F(n-1) = F(n+1) - F(n)
In a similar way,
F(n-2) = F(n) - F(n-1)
. . .
. . .
. . .
F(0) = F(2) - F(1)
-------------------------------
When we add up all the equations, we get on the left side:
F(0) + F(1) + … F(n-1) which is S(n-1).
Hence,
S(n-1) = F(n+1) – F(1)
S(n-1) = F(n+1) – 1
S(n) = F(n+2) – 1 —(1)
S(n) can be found by simply computing the (n+2)'th Fibonacci number and subtracting 1 from the result.
Implementation:
FileName: FibSumTimeComplexity.java
import java.util.*;
import java.io.*;
public class FibSumTimeComplexity
{
static int MAX = 1000;
// Construct an array for memoization
static int []f = new int[MAX];
// Utilising table f[], returns then'th Fibonacci number.
static int fibon(int num)
{
// Base cases
if (num == 0)
return 0;
if (num == 1 || num == 2)
return (f[num] = 1);
// If fibon(num) has previously been calculated
if (f[num]>0)
return f[num];
int i = ((num & 1)>0)? (num+1)/2 : num/2;
// Using the formula above
// [Note that if n is odd, value n&1 is 1; else, 0].
f[num] = (num & 1)>0? (fibon(i)*fibon(i) + fibon(i-1)*fibon(i-1))

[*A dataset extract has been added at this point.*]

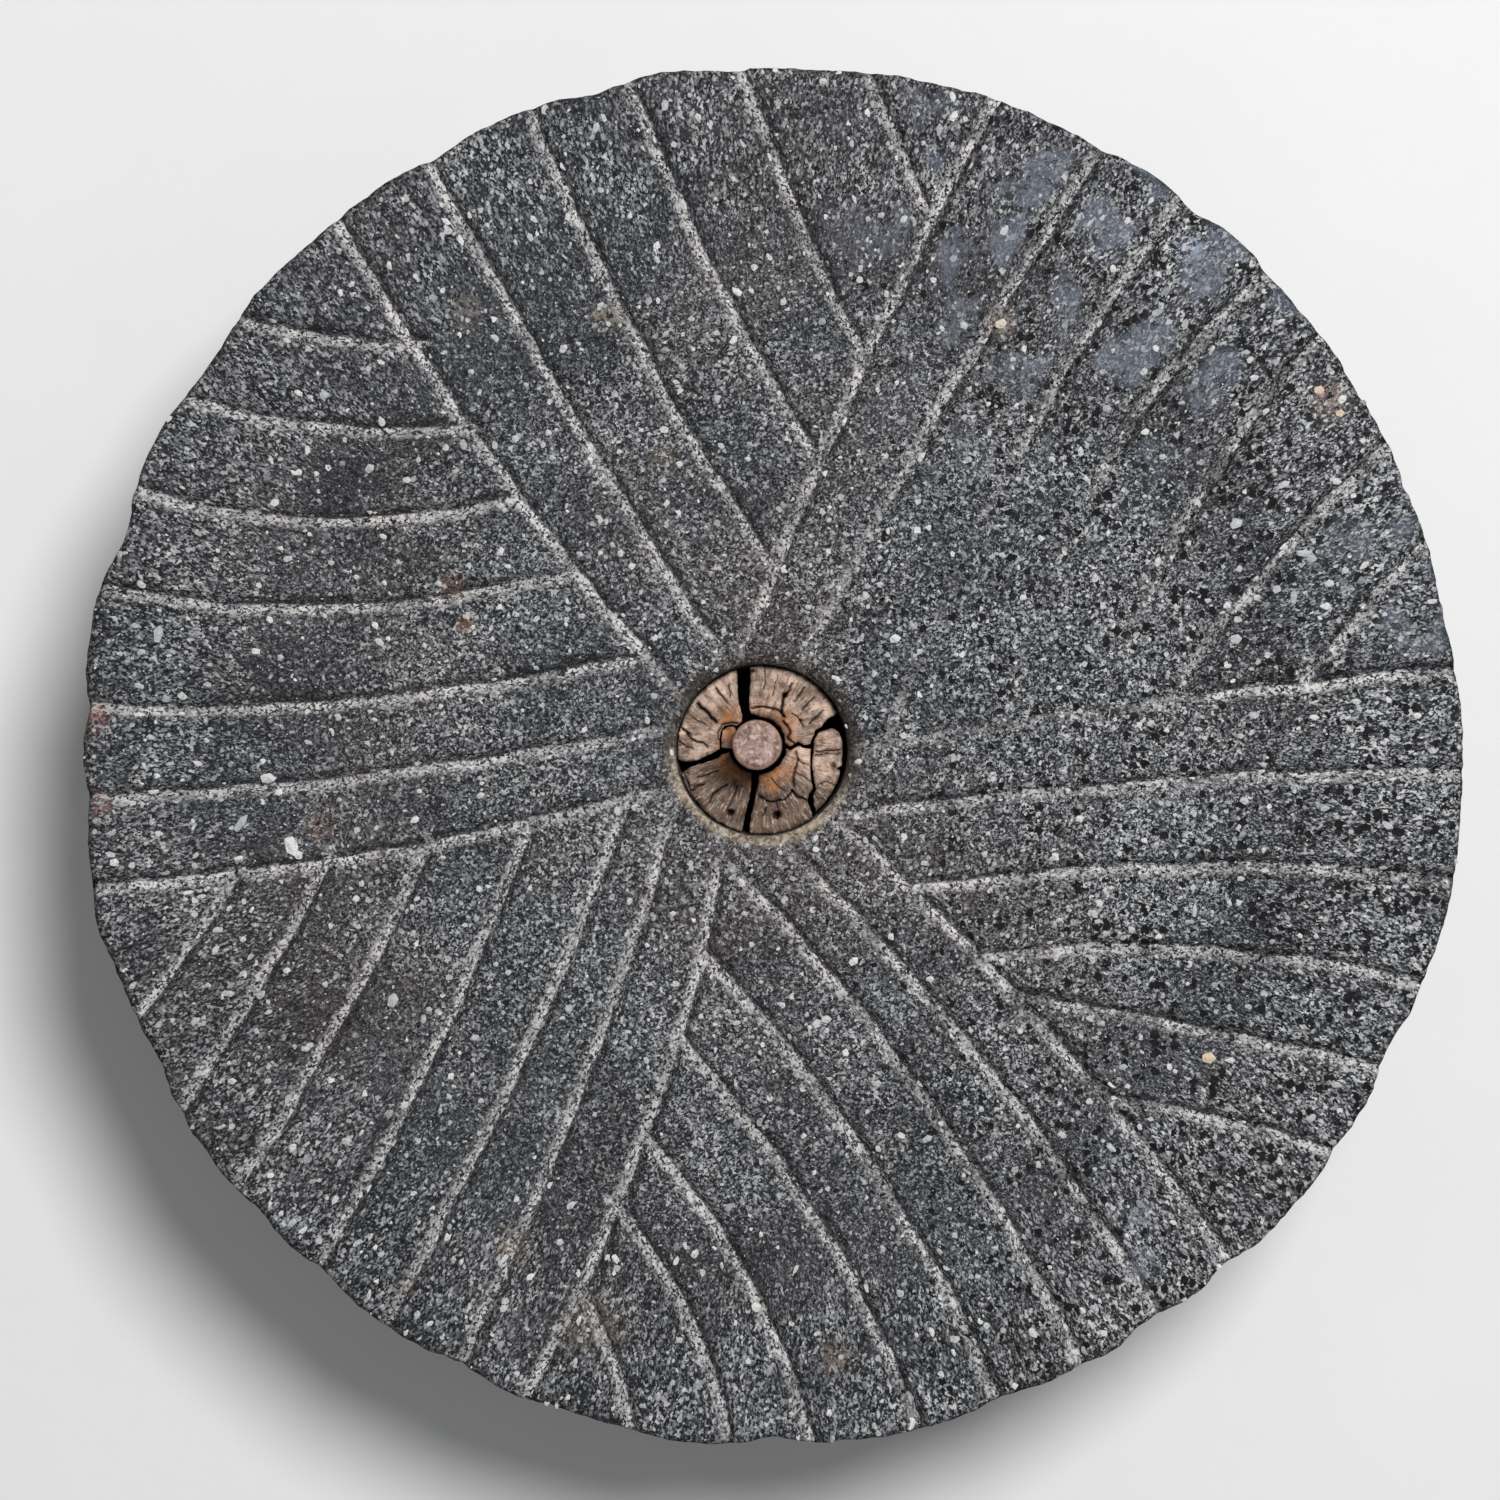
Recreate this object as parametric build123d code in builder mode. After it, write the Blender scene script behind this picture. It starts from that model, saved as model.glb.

: (2*fibon(i-1) + fibon(i))*fibon(i);
return f[num];
}
// Determines the initial Fibonacci number's value.
static int Sum(int num)
{
return fibon(num + 2) - 1;
}
public static void main(String[] args)
{
int num = 5;
System.out.print("The Fibonacci sum of the" + " numbers is : " + Sum(num));
}
}
Output:
The Fibonacci sum of the numbers is : 12
Complexity Analysis:
The time complexity is O(N), and the space complexity for the above program is O(1).